● **Given data**
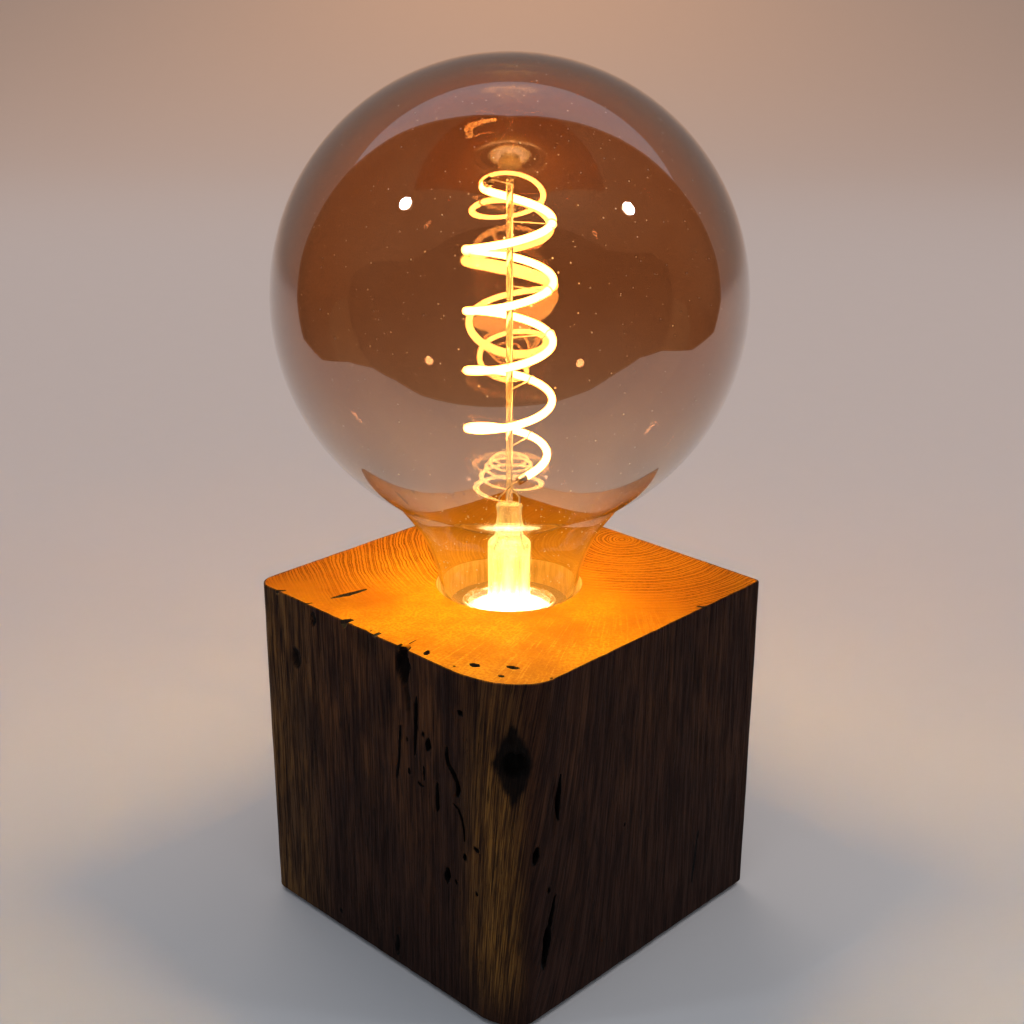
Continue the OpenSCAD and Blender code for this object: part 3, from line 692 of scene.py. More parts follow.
# Hollows worn into the sides: direction in degrees, height, half width, half height, depth, how pointed, how dark
hollowMarks = [
    (-77.6, 96.0, 2.7, 5.6, 3.2, 1.6, 0.95),  # gouge at the top edge
    (-76.4, 88.5, 0.8, 5.5, 0.8, 2.0, 0.75),
    (-75.2, 84.0, 0.5, 6.0, 0.4, 2.0, 0.60),
    (-44.7, 78.6, 5.2, 10.5, 1.0, 1.2, 0.95),  # large knot at the waney corner
    (-44.3, 78.2, 3.4, 3.8, 2.6, 2.4, 1.0),
    (-44.9, 86.5, 0.9, 5.5, 0.5, 1.6, 0.55),
    (-124.0, 82.4, 2.0, 3.4, 1.2, 1.8, 0.9),  # small knot
    (-95.0, 97.5, 4.6, 5.6, 0.4, 2.0, 0.6),
    (-117.0, 97.1, 1.0, 2.4, 1.2, 2.0, 0.9),
    (-35.0, 64.0, 1.2, 9.0, 0.5, 2.0, 0.35),
]
grainLean = ([-62, -50, -40, -24, -4, 25], [0.0, 0.09, 0.20, 0.10, 0.04, 0.0])  # by direction in degrees


# Place along the outline that a fibre has at the top
def fibreRun(run, z):
    lean = np.interp(run, [runAt(turn) for turn in grainLean[0]], grainLean[1])
    return run + lean * (topHeight - z)


# How far each point of a side lies below the sawn face, and how dark it is worn
def sideDepths(run, z):
    s = blockShape
    along = fibreRun(run, z)
    warp = 0.5 * noiseAt(along, z, 9, 35, 5)
    grooves = (0.5 * noiseAt(along, z, 1.4, 13, 11, warp) + 0.3 * noiseAt(along, z, 3.1, 22, 12, warp)
               + 0.2 * noiseAt(along, z, 0.9, 7, 13))
    depth = s["grooves"] * np.clip(0.5 + grooves, 0, 1.4)
    depth += s["hollows"] * np.clip(0.5 + 0.5 * noiseAt(run, z, 24, 30, 21), 0, 1)
    worn = np.zeros_like(depth)
    ragged = 0.10 * noiseAt(run, z, 1.3, 2.6, 31) + 0.06 * noiseAt(run, z, 0.7, 1, 32)
    for turn, height, halfWide, halfTall, deep, power, dark in hollowMarks:
        du = np.abs(run - runAt(turn)) / (halfWide * mm)
        dv = np.abs(z - height * mm) / (halfTall * mm)
        away = (du ** power + dv ** power) ** (1 / power) + ragged
        share = smoothStep(np.clip((1.1 - away) / 0.6, 0, 1))
        depth += deep * mm * share * (0.85 + 0.3 * noiseAt(run, z, 0.9, 2, 41))
        worn = np.maximum(worn, np.clip((1.12 - away) / (0.20 if dark > 0.7 else 0.8), 0, 1) * dark)
    return depth, worn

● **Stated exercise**
Set down, exactly as written, each line of the data from its opening line through the one containing "return run + lean * (topHeight - z)". Output nothing more.

● **Response for this exercise**
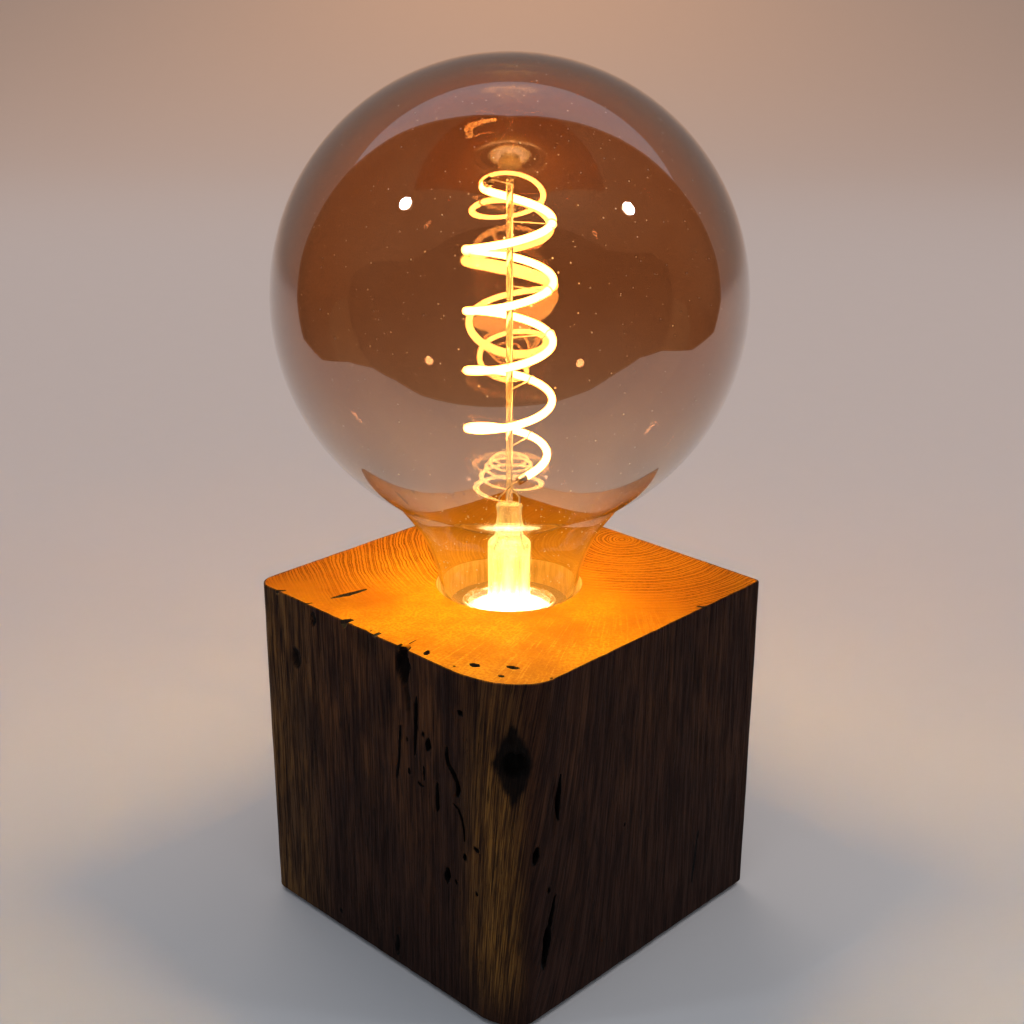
Continue the OpenSCAD and Blender code for this object: part 3, from line 692 of scene.py. More parts follow.
# Hollows worn into the sides: direction in degrees, height, half width, half height, depth, how pointed, how dark
hollowMarks = [
    (-77.6, 96.0, 2.7, 5.6, 3.2, 1.6, 0.95),  # gouge at the top edge
    (-76.4, 88.5, 0.8, 5.5, 0.8, 2.0, 0.75),
    (-75.2, 84.0, 0.5, 6.0, 0.4, 2.0, 0.60),
    (-44.7, 78.6, 5.2, 10.5, 1.0, 1.2, 0.95),  # large knot at the waney corner
    (-44.3, 78.2, 3.4, 3.8, 2.6, 2.4, 1.0),
    (-44.9, 86.5, 0.9, 5.5, 0.5, 1.6, 0.55),
    (-124.0, 82.4, 2.0, 3.4, 1.2, 1.8, 0.9),  # small knot
    (-95.0, 97.5, 4.6, 5.6, 0.4, 2.0, 0.6),
    (-117.0, 97.1, 1.0, 2.4, 1.2, 2.0, 0.9),
    (-35.0, 64.0, 1.2, 9.0, 0.5, 2.0, 0.35),
]
grainLean = ([-62, -50, -40, -24, -4, 25], [0.0, 0.09, 0.20, 0.10, 0.04, 0.0])  # by direction in degrees


# Place along the outline that a fibre has at the top
def fibreRun(run, z):
    lean = np.interp(run, [runAt(turn) for turn in grainLean[0]], grainLean[1])
    return run + lean * (topHeight - z)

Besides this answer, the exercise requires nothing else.